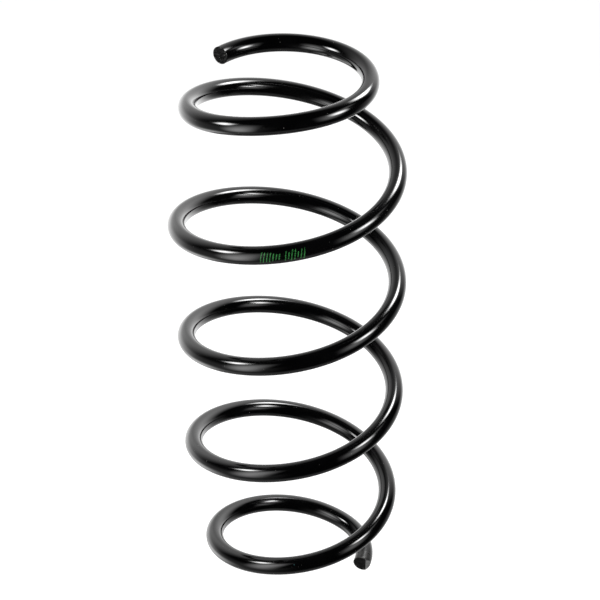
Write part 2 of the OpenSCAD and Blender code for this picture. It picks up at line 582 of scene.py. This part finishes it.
for low, high in INK_GROUPS:
    grouped = grouped + turn_along.above(low, 0.001) * (1 - turn_along.above(high, 0.001))
ink = tick * grouped * (0.3 + 0.7 * dots.above(0.45, 0.15))
coat(
    wire,
    blended(colour, INK, ink),
    roughness + ink * INK_ROUGHNESS,
    height + ink * INK_HEIGHT,
)
for first, last, piece in active_pieces:
    if first < INK_TURN + INK_REACH and last > INK_TURN - INK_REACH:
        piece.data.materials[0] = inked_coating

# --- Floor ------------------------------------------------------------------------------------
# The floor isn't part of the spring: it is the plain pale table that the spring stands on. It
# glows a little, so that it stays pale, and it doesn't show in the gloss of the coating.
FLOOR_HALF = 6.0
FLOOR_GREY = (0.22, 0.22, 0.22, 1)
FLOOR_PALE = (0.24, 0.24, 0.24, 1)
FLOOR_ROUGHNESS, FLOOR_GLOW = 0.9, 0.97
bm = bmesh.new()
bmesh.ops.create_grid(bm, x_segments=8, y_segments=8, size=FLOOR_HALF)
floor_mesh = bpy.data.meshes.new("pale_floor")
bm.to_mesh(floor_mesh)
bm.free()
floor = bpy.data.objects.new("pale_floor", floor_mesh)
bpy.context.scene.collection.objects.link(floor)
pale, wire = new_finish("pale_floor")
place = wire.node("TexCoord", out=3)
mottle = wire.node("TexNoise", {}, {"Vector": place, "Scale": 3.0, "Detail": 3.0})
pale_colour = blended(FLOOR_GREY, FLOOR_PALE, mottle)
lit = {"Base Color": pale_colour, "Roughness": FLOOR_ROUGHNESS, "Specular IOR Level": 0.0}
lit |= {"Emission Color": (1, 1, 1, 1), "Emission Strength": FLOOR_GLOW}
wire.node("OutputMaterial", {}, {"Surface": wire.node("BsdfPrincipled", {}, lit)})
floor.data.materials.append(pale)
floor.visible_glossy = False
floor.visible_shadow = False

# --- Studio light -----------------------------------------------------------------------------
# Softboxes stand close round the spring, to the left, to the right and behind, and the camera's
# side is dark. They are placed from the middle of the spring: degrees round from the front,
# positive to the right, then degrees up, distance, half width, half height and brightness.
SPRING_MIDDLE = Vector((0, 0, 0.2))
SOFTBOXES = {
    "left_softbox": (-75, 37, 0.67, 0.070, 0.075, 34.0),
    "right_softbox": (64, 37, 0.60, 0.070, 0.080, 30.0),
    "back_right_softbox": (133, 52, 0.61, 0.068, 0.062, 42.0),
    "right_front_panel": (55, 19, 1.28, 0.25, 0.42, 2.4),
    "left_back_panel": (-144, 8, 0.46, 0.238, 0.40, 1.2),
    "left_front_panel": (-46, 4, 0.47, 0.10, 0.24, 4.6),
    "back_panel": (155, 9, 0.62, 0.270, 0.50, 2.0),
    "left_low_panel": (-107, -45, 0.59, 0.166, 0.10, 2.0),
    "right_far_panel": (84, 46, 1.08, 0.150, 0.089, 1.6),
}
for name, (around, up, away, half_width, half_height, bright) in SOFTBOXES.items():
    around, up = math.radians(around), math.radians(up)
    way = Vector((math.sin(around) * math.cos(up), -math.cos(around) * math.cos(up), math.sin(up)))
    lamp = bpy.data.lights.new(name, "AREA")
    lamp.shape = "RECTANGLE"
    lamp.size, lamp.size_y = 4 * half_width, 4 * half_height
    lamp.energy = bright * math.pi * lamp.size * lamp.size_y
    lamp.use_nodes = True
    lamp.node_tree.nodes.clear()
    wire = Wire(lamp.node_tree)
    across = wire.node("NewGeometry", out=5)
    sides = [wire.node("SeparateXYZ", {}, {"Vector": across}, out=axis) for axis in (0, 1)]
    soft = 1
    for side in sides:
        soft = soft * (1 - abs(side - 0.5).above(0.25, 0.25))
    glow = wire.node("Emission", {}, {"Strength": soft})
    wire.node("OutputLight", {}, {"Surface": glow})
    box = bpy.data.objects.new(name, lamp)
    box.location = SPRING_MIDDLE + way * away
    box.rotation_euler = way.to_track_quat("Z", "Y").to_euler()
    box.visible_camera = False
    bpy.context.scene.collection.objects.link(box)

# The room: pale where the camera sees it, and for the spring a dim glow from the table, which is
# brighter behind the spring.
TABLE_GLOW, BEHIND_GLOW, LEFT_GLOW, ROOM_GLOW = 0.4, 0.9, 0.35, 0.01
world = bpy.data.worlds.new("studio")
world.use_nodes = True
world.node_tree.nodes.clear()
wire = Wire(world.node_tree)
direction = wire.node("TexCoord", out=0)
east, north, height = [
    wire.node("SeparateXYZ", {}, {"Vector": direction}, out=axis) for axis in range(3)
]
table = (0 - height).above(0.82, 0.12) * TABLE_GLOW
behind = north.above(0.35, 0.35) * (1 - abs(height + 0.45).above(0.42, 0.15)) * BEHIND_GLOW
left = (0 - east).above(0.35, 0.35) * (1 - abs(height + 0.45).above(0.5, 0.3)) * LEFT_GLOW
room = table + behind + left + ROOM_GLOW
seen = wire.node("LightPath", out=0)
glow = seen.node("Mix", {"data_type": "FLOAT"}, {0: seen, 2: room, 3: 1.0})
background = wire.node("Background", {}, {"Strength": glow})
wire.node("OutputWorld", {}, {"Surface": background})
bpy.context.scene.world = world
bpy.context.scene.view_settings.view_transform = "Standard"

# --- Camera -----------------------------------------------------------------------------------
# The camera isn't part of the spring. It looks at it from the front, a little from above, with a
# long lens and everything sharp.
CAMERA_AIM = Vector((0, 0, 0.2203))
CAMERA_UP = math.radians(31.48)
CAMERA_DISTANCE = 1.825
CAMERA_ROLL = 0.00755
LENS_LENGTH, SENSOR_WIDTH = 163.83, 36
LENS_SHIFT_X, LENS_SHIFT_Y = 0.00206, 0.00822
lens = bpy.data.cameras.new("camera")
lens.lens, lens.sensor_width = LENS_LENGTH, SENSOR_WIDTH
lens.shift_x, lens.shift_y = LENS_SHIFT_X, LENS_SHIFT_Y
camera = bpy.data.objects.new("camera", lens)
back = Vector((0, -math.cos(CAMERA_UP), math.sin(CAMERA_UP)))
tilt = Matrix.Rotation(math.pi / 2 - CAMERA_UP, 4, "X") @ Matrix.Rotation(CAMERA_ROLL, 4, "Z")
camera.matrix_world = Matrix.Translation(CAMERA_AIM + back * CAMERA_DISTANCE) @ tilt
bpy.context.scene.collection.objects.link(camera)
bpy.context.scene.camera = camera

■ Goal
Each line above that includes "part" should be shown.

■ Answer to the task
Write part 2 of the OpenSCAD and Blender code for this picture. It picks up at line 582 of scene.py. This part finishes it.
# The floor isn't part of the spring: it is the plain pale table that the spring stands on. It
# The camera isn't part of the spring. It looks at it from the front, a little from above, with a